There has always been a fascination with end times predictions. In 1997, 39 members of Heaven’s Gate cult committed suicide under the belief that their souls would enter an alien spacecraft following behind the passing of Halley’s comet. Y2K brought a slew of end times predictions and panic. The 2020 COVID-19 pandemic has accelerated doomsday prophecies in both secular and religious circles. A Lifeway Research poll in early 2020 found that half (56 percent) of pastors polled believed Jesus would return during their lifetime. At the onset of the pandemic, CNN’s John Blake wrote a warning about the rise in doomsday prophecies as the virus began to spread worldwide. He particularly highlighted the misunderstandings and difficulties of understanding the book of Revelation, the most common source for end-time predictions. “If there was a prize for the most misunderstood source for bad predictions, it would go to the Book of Revelation. It may be the Bible’s ultimate crossover – no other book’s imagery and language has so penetrated popular culture. Even people who have never read the Bible are familiar with its references: The Four Horsemen of the Apocalypse, the Red Dragon, 666 and the seven bowls of plague,” he wrote. 

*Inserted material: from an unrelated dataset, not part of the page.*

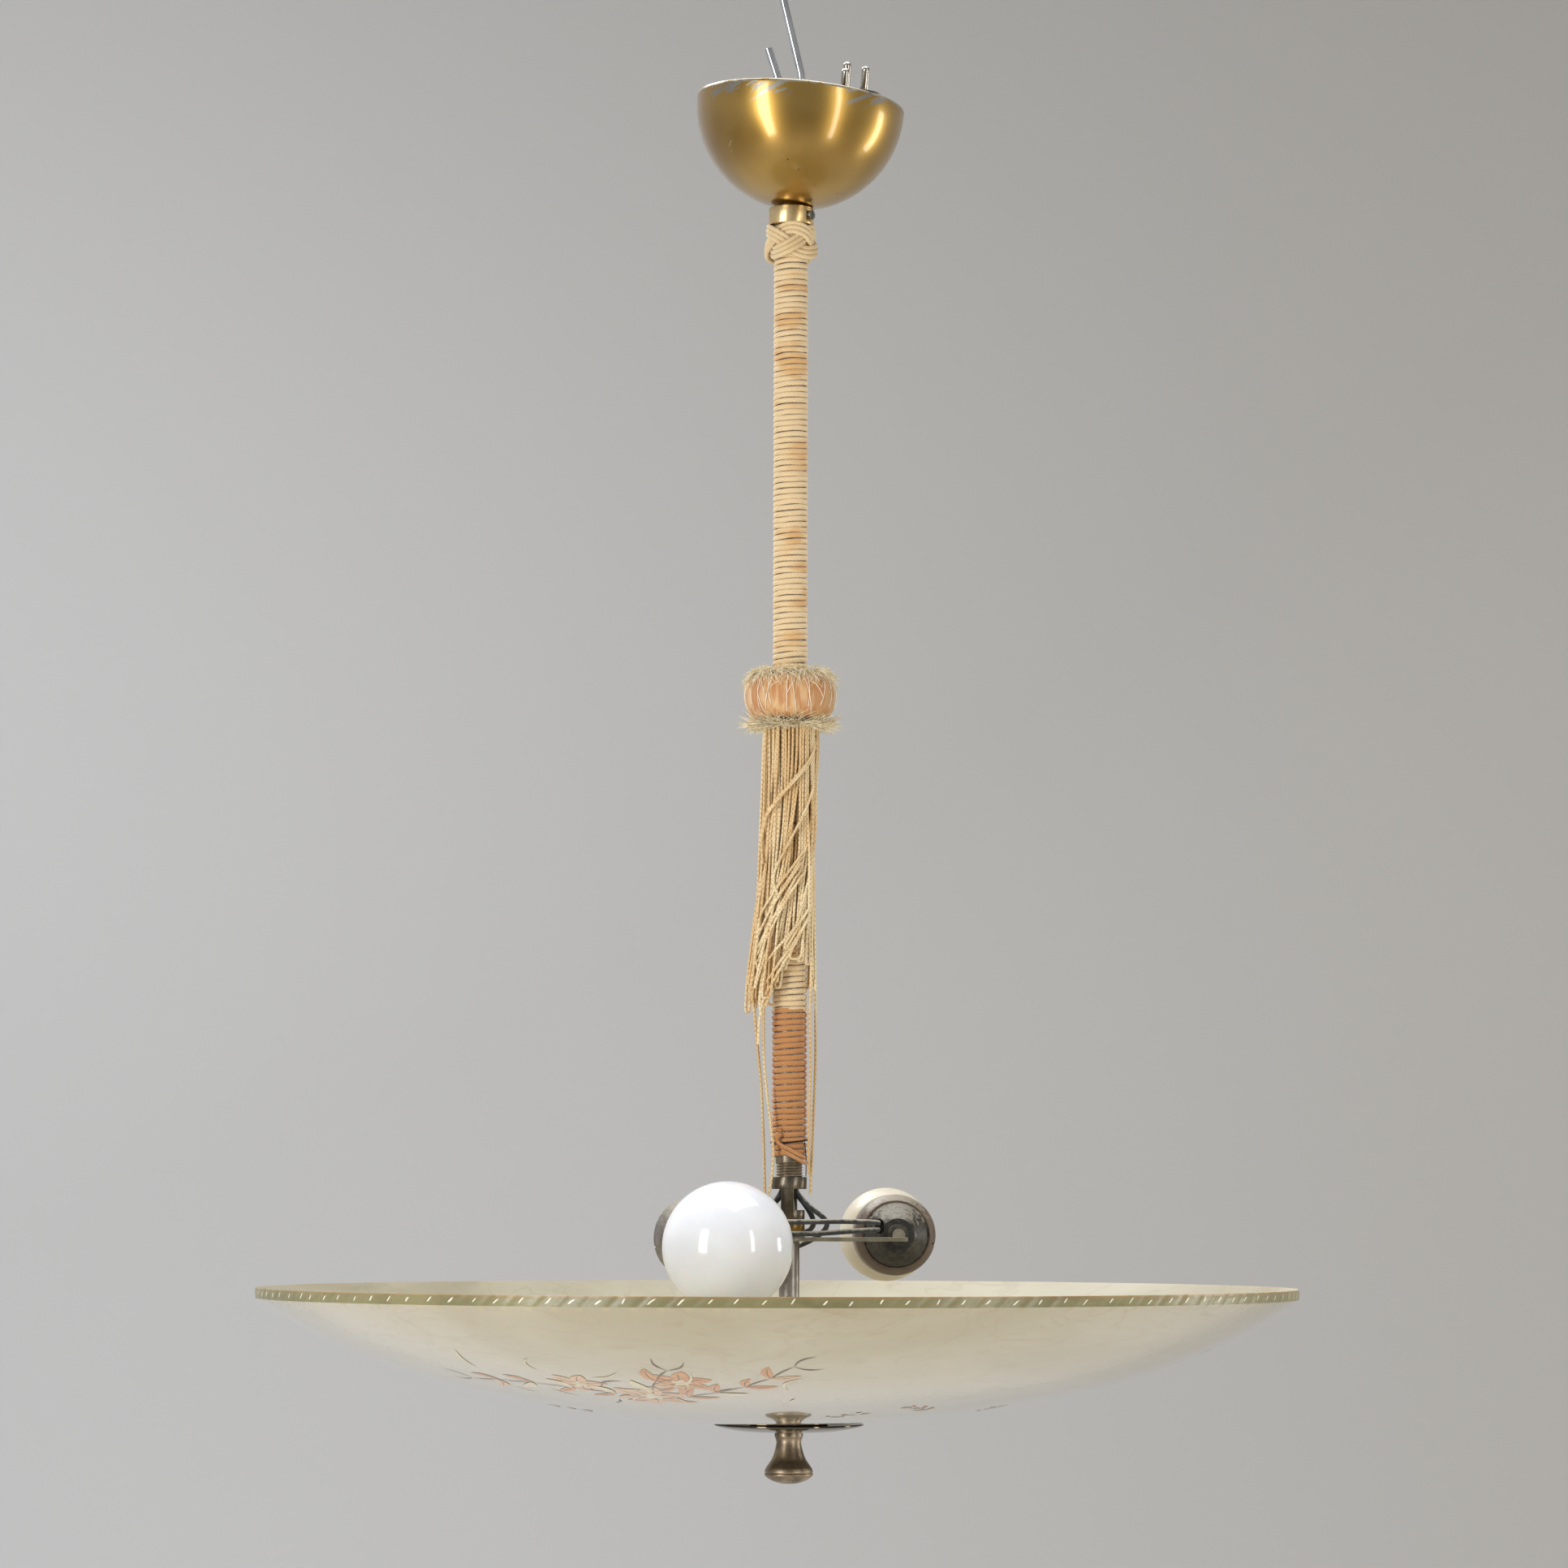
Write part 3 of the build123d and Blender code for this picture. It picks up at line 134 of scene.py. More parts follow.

The difficulty of understanding Revelation and end times prophecy has also made it difficult for Christians to agree on the order of events. The poll found that 44 percent of Christians took a premillennial view of Jesus’s return in the end days, with 45 percent saying it is impossible to know the events that will lead up to Jesus’s return. A premillennial view posits that Jesus will return at a bleak time of humanity, while a “postmillennial” view asserts there will be a period of prosperity and peace before Jesus’s return. It highlights the difficulties of observing and understanding the times.